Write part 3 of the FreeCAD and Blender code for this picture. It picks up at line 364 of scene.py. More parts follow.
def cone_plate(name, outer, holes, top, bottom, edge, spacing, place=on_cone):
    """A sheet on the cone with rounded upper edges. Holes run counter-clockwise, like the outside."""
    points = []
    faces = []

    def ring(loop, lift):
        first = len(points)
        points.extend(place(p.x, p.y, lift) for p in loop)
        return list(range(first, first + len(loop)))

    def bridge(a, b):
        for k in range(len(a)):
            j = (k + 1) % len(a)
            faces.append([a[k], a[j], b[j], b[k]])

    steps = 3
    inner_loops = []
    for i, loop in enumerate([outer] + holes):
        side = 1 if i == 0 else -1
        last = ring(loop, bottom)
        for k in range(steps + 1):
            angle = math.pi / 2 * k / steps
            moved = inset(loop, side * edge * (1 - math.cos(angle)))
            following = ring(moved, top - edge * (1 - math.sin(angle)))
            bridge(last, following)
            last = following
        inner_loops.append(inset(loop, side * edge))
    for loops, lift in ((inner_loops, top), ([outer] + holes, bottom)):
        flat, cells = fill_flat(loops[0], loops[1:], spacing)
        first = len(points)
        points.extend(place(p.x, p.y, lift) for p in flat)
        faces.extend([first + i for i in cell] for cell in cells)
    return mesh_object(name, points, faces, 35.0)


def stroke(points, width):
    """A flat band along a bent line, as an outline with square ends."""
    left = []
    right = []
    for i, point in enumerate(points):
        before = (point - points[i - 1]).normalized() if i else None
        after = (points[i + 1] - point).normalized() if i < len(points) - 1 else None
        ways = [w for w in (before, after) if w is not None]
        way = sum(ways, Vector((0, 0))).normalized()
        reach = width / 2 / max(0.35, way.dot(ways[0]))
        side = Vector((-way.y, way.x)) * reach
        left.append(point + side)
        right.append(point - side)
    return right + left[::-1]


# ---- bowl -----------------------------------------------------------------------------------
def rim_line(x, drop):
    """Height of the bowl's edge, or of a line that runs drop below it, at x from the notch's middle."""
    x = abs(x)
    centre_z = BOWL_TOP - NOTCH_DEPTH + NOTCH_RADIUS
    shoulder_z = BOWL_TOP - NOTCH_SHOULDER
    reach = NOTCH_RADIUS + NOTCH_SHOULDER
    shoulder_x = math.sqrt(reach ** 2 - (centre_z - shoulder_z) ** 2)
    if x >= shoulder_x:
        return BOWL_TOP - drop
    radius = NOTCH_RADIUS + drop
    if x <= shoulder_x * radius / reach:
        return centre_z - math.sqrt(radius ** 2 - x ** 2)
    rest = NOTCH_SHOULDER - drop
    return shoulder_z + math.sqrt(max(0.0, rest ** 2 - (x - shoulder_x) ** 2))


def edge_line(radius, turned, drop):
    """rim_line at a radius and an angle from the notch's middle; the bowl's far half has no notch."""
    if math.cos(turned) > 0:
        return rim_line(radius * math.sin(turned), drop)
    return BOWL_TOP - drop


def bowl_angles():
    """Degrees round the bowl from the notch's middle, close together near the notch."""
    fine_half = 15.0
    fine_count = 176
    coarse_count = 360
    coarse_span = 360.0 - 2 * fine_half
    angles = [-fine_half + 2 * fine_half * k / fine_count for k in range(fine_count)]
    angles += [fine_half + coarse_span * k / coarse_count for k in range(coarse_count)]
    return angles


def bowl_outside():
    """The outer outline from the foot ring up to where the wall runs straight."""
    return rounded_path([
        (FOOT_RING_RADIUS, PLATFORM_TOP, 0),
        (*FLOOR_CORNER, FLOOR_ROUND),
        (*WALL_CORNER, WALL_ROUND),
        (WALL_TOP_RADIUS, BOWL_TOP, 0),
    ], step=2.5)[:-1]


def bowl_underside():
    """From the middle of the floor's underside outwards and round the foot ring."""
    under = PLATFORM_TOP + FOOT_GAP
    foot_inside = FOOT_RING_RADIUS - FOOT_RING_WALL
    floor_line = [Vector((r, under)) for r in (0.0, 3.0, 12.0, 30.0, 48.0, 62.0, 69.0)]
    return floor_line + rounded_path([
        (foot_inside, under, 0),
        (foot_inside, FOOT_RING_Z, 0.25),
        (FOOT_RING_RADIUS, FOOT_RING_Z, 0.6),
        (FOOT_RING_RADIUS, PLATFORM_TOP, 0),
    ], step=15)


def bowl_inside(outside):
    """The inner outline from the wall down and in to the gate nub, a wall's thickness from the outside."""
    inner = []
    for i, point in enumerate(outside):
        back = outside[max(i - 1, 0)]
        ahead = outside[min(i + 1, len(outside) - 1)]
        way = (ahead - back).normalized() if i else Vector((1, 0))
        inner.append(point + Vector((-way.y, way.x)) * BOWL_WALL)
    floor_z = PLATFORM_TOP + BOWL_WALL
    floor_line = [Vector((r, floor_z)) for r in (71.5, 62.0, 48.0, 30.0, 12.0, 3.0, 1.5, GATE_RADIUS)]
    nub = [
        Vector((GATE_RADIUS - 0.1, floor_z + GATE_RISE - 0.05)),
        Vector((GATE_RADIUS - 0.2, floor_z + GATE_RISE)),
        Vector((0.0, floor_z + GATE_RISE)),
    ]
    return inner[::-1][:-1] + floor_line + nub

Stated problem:
Starting at the first line of the data above, please restate word for word every line up to and including the one that holds "faces.append([a[k], a[j], b[j], b[k]])", and add nothing else.

Expected output:
Write part 3 of the FreeCAD and Blender code for this picture. It picks up at line 364 of scene.py. More parts follow.
def cone_plate(name, outer, holes, top, bottom, edge, spacing, place=on_cone):
    """A sheet on the cone with rounded upper edges. Holes run counter-clockwise, like the outside."""
    points = []
    faces = []

    def ring(loop, lift):
        first = len(points)
        points.extend(place(p.x, p.y, lift) for p in loop)
        return list(range(first, first + len(loop)))

    def bridge(a, b):
        for k in range(len(a)):
            j = (k + 1) % len(a)
            faces.append([a[k], a[j], b[j], b[k]])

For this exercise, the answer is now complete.